The state is also close to many major markets which is helpful when pitching to larger companies or when it comes to shipping product. New York City and Boston are both fairly close by both car or airplane. In Montreal, which is also quite close, the Port of Montreal gives business owners access to the worldwide shipping. The state even has a center that gives assistance for international business. International Trade hosts programs to educate on working with other countries, trade shows, seminars and even has one-on-one consulting for those in need of extra understanding in international business.
Vermont may have the smallest state economy, however it is still a big-hitter in certain economic areas. It’s mountainous terrain makes it an important factor for industries surrounding agriculture, forestry and tourism. It is a wealthy state, and a part of that is because of the industries it supports.
Seeing as it’s the “Green Mountain State,” it shouldn’t come as a surprise that it’s covered in woodlands. Forestry industries such as timber and logging are important to Vermont’s economy. There are many varieties of trees, some meant for logging, others used for the production of maple syrup. In fact, about 25 percent of the United State’s maple syrup production is done here. As over-logging has Vermont’s forestry industry somewhat declining, maple syrup production and other forest moneymakers are taking over.

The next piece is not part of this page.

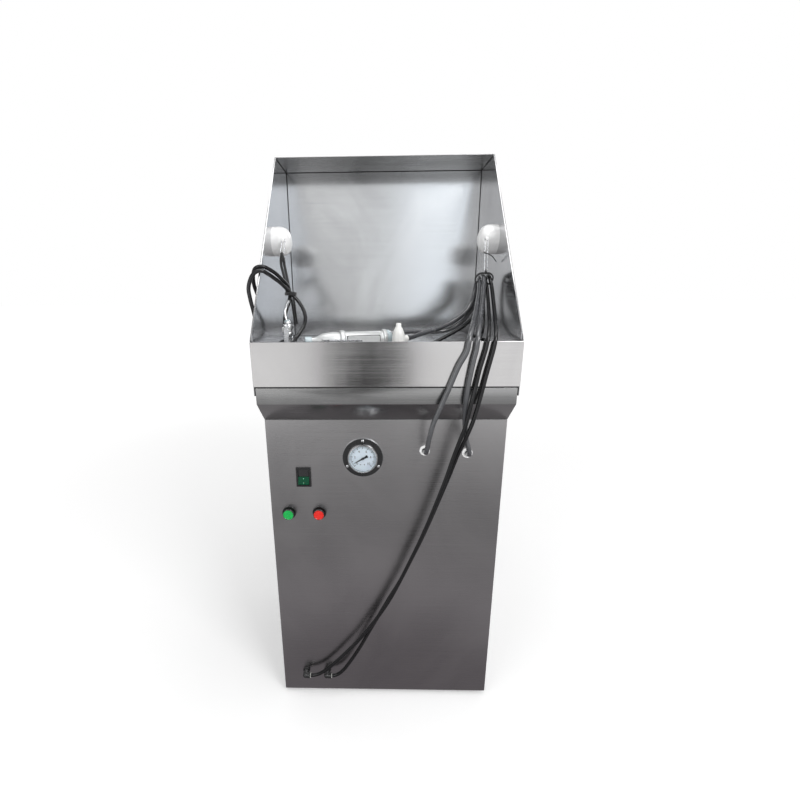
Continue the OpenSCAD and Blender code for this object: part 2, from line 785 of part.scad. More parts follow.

Maple syrup isn’t the only food production that occurs in Vermont. Agriculture is a large way of life here. Dairy farming has long been an important part of Vermont’s economy. This contributes to specialty foods that are reknowned, like Ben and Jerry’s ice cream. Who doesn’t love a good scoop of Chunky Monkey? The increase in demand for specialty cheeses also is creating a need for the dairy industry to continue producing cheeses here. Jobs in agriculture range from animal products - including both meat and dairy - to crop production of corn, soybeans and non-edible crops like cotton or wool. The official state fruit, Apples, are also the largest fruit crop in Vermont. Organic farming is beginning to become more in demand as well, causing a big expansion of organic farms in Vermont, which also helps to keep the agriculture industry strong here.
As high end cheeses continue to keep Vermont’s agriculture and dairy farming busy, it is no surprise that wine is just as in demand. In fact, wine has become a big industry for vermont with almost 20 wineries in the state! The reason for the growth is a mix of an increase in wine consumption, as well as the environment of Vermont being a place where vineyards can thrive. Grapes varieties in Vermont tend to do well, which allows for multiple types of wines to be produced and have the quality people crave.
Great cheese and wine don’t just make the state’s economy and residents happy, they also attract tourists from across the United States. The small population of Vermont makes it the perfect getaway from the big city or bustling towns that many areas are growing into. It has beautiful forest areas, great local food and produce and a quaint feel throughout the entire place. Creating a business that helps others to enjoy the ski areas, camping sites and natural recreation is a natural way to take advantage of what is already attracting people. Tourist service businesses like guides and experts can be a big moneymaker, as can production or ski/snowboard gear, outdoor equipment, and more luxurious businesses like resorts, lodges and restaurants. Taking advantage of the local goods in Vermont can make your tourist business stand out, and can contribute to Vermont’s economy and your company.
Despite the wine, cheese, recreation and tourism, the economy in Vermont isn’t completely dependent on industries that are based on nature. In fact, manufacturing has been growing greatly in the past few years. Major manufacturer IBM accounts for 25 percent of jobs in the industry in Vermont and plays a big role in the growth of the industry.The company alone is responsible for one billion dollars worth of the state’s income annually, which gives business owners an idea of how much revenue there is in manufacturing in the Green Mountain State. Powerhouse IBM is just one company, but there’s still room for smaller businesses to make their name here.
Whether it’s the attraction of spending time outdoors and getting back to nature, or the idea of running a business in a smaller, but impactful state, Vermont is a great area to consider building or buying a business.